А ровно через год мы отправились уже в Приднестровье, где ещё тлела война «двух берегов». У Кузнецова была идея фикс: достать оружие. Он не верил, что московская смута закончится миром. Он считал, что кровопролития не избежать. Но у него были две дочери. Они нуждались в защите. Без оружия, как думал Кузнецов, не обойтись. В принципе эту задачу можно было выполнить или в Тирасполе, или в Дубассарах. Проблема заключалась в другом: как с таким грузом добраться до Москвы. И потом… оружие на то и оружие, чтоб когда-то выстрелить. Я уже и не помню, как тогда Поликарпыча удалось отговорить от его безумной идеи.

Весной 1994 года нужда заставила Кузнецова пойти на службу. До этого он больше десяти лет жил на вольных хлебах. Руководство поэтическим семинаром в Литинституте — не в счёт. Этим Кузнецов занимался не столько для прокорма, сколько для поддержания нужного тонуса, для формы. Но реформы съели все немалые сбережения. Кузнецова взяли редактором в издательство «Современный писатель». Работы было мало, поэтических книг издательство почти не выпускало, но директор хотел, чтоб поэт выходил на службу чуть ли не каждый божий день и сидел от звонка до звонка. Кузнецова хватило на два года. Правда, в 1997 году его уговорил уже Куняев заняться поэзией в журнале «Наш современник», разрешив появляться ему в редакции всего лишь два дня в неделю.

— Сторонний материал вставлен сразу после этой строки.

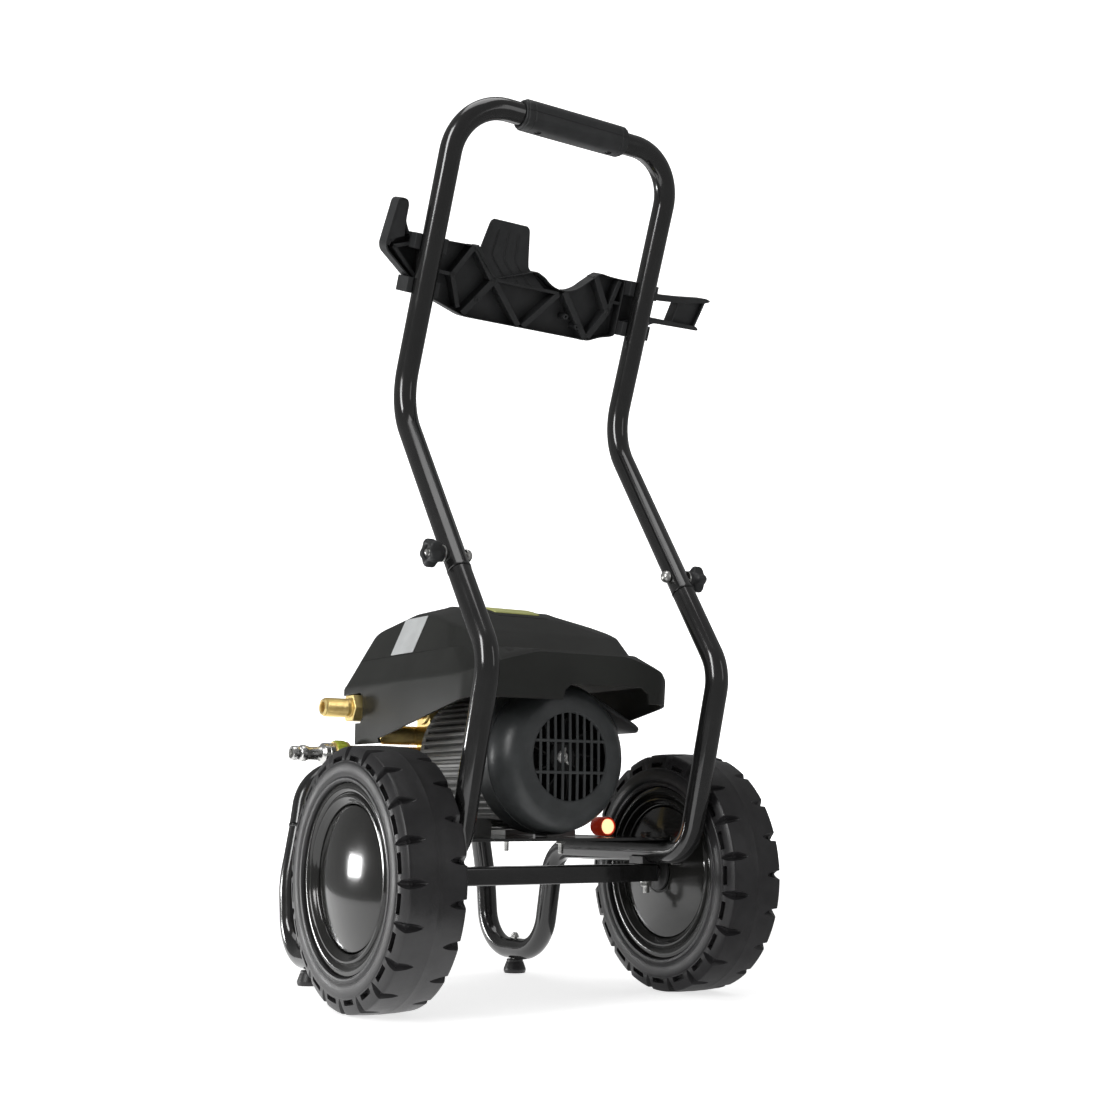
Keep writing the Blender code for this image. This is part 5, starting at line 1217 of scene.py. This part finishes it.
def inlet_fittings():
    """Water inlet: a threaded union, the ribbed filter ring round it and the snap-in coupling."""
    place, axis = Vector((0, PUMP_Y, INLET_Z)), -X_AXIS
    inlet = bmesh.new()
    turn(inlet, [(0.0445, 0.0050), (0.0445, 0.0096), (0.0460, 0.0100), (0.1400, 0.0100), (0.1404, 0.0134),
                 (0.1412, 0.0140), (0.1440, 0.0140), (0.1440, 0.0050)], axis, place)
    thread(inlet, place, axis, 0.1438, 0.1580, 0.0140, 0.0018, 0.0008, bore=0.0050, sides=48)
    show(made_from("inlet_union", inlet, 30), "brass", "frame", "inlet_fitting")
    collar = bmesh.new()
    turn(collar, [(0.1442, 0.0136), (0.1442, 0.0142), (0.1450, 0.0147), (0.1560, 0.0147), (0.1568, 0.0142),
                  (0.1568, 0.0136)], axis, place, 40)
    ribs_round(collar, place + axis * 0.1455, axis, 0.0100, (0.0144, 0.0008), (0.0152, 0.0005), 20)
    show(made_from("filter_ring", collar, 30), "filter", "frame")
    coupling = [(0.1583, 0.0046), (0.1583, 0.0114), (0.1588, 0.0120), (0.1640, 0.0121), (0.1646, 0.0114),
                (0.1656, 0.0114), (0.1662, 0.0121), (0.1702, 0.0120), (0.1710, 0.0112), (0.1726, 0.0090),
                (0.1740, 0.0080), (0.1790, 0.0075), (0.1860, 0.0074), (0.1885, 0.0078), (0.1905, 0.0087),
                (0.1925, 0.0091), (0.1960, 0.0091), (0.1975, 0.0086), (0.1984, 0.0076), (0.1996, 0.0073),
                (0.2010, 0.0078), (0.2026, 0.0080), (0.2066, 0.0079), (0.2080, 0.0072), (0.2085, 0.0062),
                (0.2080, 0.0050), (0.2060, 0.0046)]
    show(turned("snap_coupling", coupling, axis, place), "steel", "frame", "inlet_coupling")


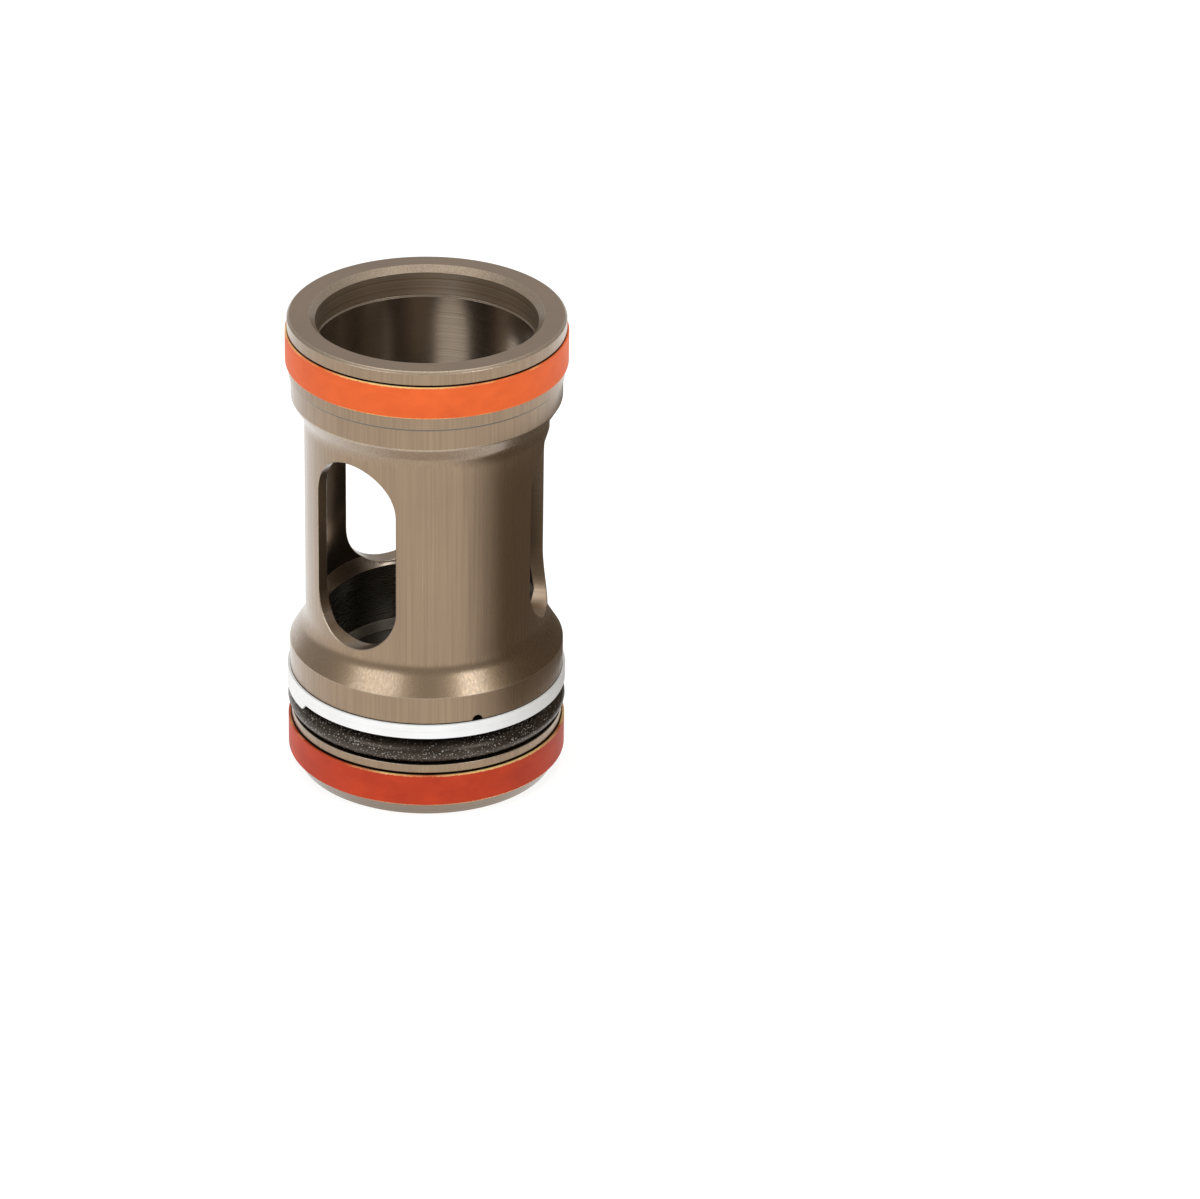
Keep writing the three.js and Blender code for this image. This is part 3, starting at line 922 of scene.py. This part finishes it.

Во всех командировках (а вместе мы по России в 1990-е годы поездили немало) Кузнецов был всегда удивительно обязательным человеком. Если хозяева вечером предупреждали, что в девять утра завтрак, а в десять отъезд на какое-то мероприятие, он уже за десять минут до назначенного срока стучался в номер, чтоб никто ненароком не опоздал.

Помню, в мае 2001 года собрались мы в дорогу по Колымской трассе. Кузнецов надел костюм, светлую рубашку и галстук. Другой формы он не признавал. Хотя сразу после Карамкена, это где-то в ста километрах от Магадана, бетонка закончилась и пошла такая пылища. Но Кузнецов стойко держался. Негоже, как он считал, поэту появляться перед людьми чёрте в чём. А наутро его позвали в какой-то старенький сарай почитать стихи перед уходящими на смену старателями. Сначала Кузнецов чуть не заматерился: он — не эстрадная звезда, и старатели — не красны девицы, чтоб перед адской работой выслушивать любовную лирику (они приехали на Колыму не за стихами, а за большими деньгами). Но организаторы чуть не заплакали. Может, они действительно верили, что живое поэтическое слово вдохновит работяг. В конечном счёте Кузнецов махнул рукой и пошёл читать стихи. И удивительное дело: старатели прониклись к нему доверием. А ведь он прочитал им всего одно стихотворение — «Тегеранские сны».

Вот ещё одно свидетельство страшной обязательности Кузнецова. Весной 2003 года он, Владимир Ерёменко и я летали вместе в Нальчик. Тогдашний президент Кабардино-Балкарии Валерий Коков рассказал нам о своих планах пригласить в республику шестьдесят-восемьдесят писателей и устроить выездной пленум Союза писателей России, посвятив его одной из самых наболевших проблем — переводам, и попросил нашей помощи. Кузнецов ответил, что он — не организатор, но готов на какое-то время отвлечься от одной большой своей работы и перевести строк триста кого-нибудь из кавказских поэтов. «Но чтобы стихи были на уровне Зубера Тхагазитова», — оговорил Кузнецов своё условие. Поскольку Зубера раньше переводили очень много и в России его неплохо знали, лично я хотел, чтобы Кузнецов взялся за Аскера Додуева. Все балкарцы мне говорили, что это — чрезвычайно талантливый человек, но которому очень не повезло с переводчиками и поэтому в России его имя до сих пор остаётся неизвестным. Кузнецов согласился. Уже когда мы вернулись в Москву, Юрий Поликарпович раза три звонил и спрашивал: ну где же подстрочники Додуева. Но Аскер что-то тянул. А через полгода Кузнецова не стало.

Были ли у Кузнецова принципы? А как же. Он люто ненавидел, например, Ельцина. Помнится, 24 мая 1991 года в Смоленске были организованы всероссийские торжества, посвящённые дню славянской письменности. Кузнецова пригласили выступать в какую-то библиотеку. Но ещё из гостиницы вслед за ним увязался какой-то тип с грудой плакатов в поддержку Ельцина (через три недели в стране должны были пройти выборы президента России). Ох, как же вскипел Кузнецов. Бедные библиотекарши боялись, что вот-вот возникнет драка. Кузнецов категорически заявил, что не будет выступать, пока этот тип не снимет все плакаты с изображением Ельцина и не удалится из зала. Когда больше половины страны надрывало глотки за Ельцина, Кузнецов пророчески предупреждал: ничего хорошего от бывшего руководителя Свердловского обкома партии ждать нельзя. Ну не верил Кузнецов в чистоту помыслов этого человека. И оказался прав.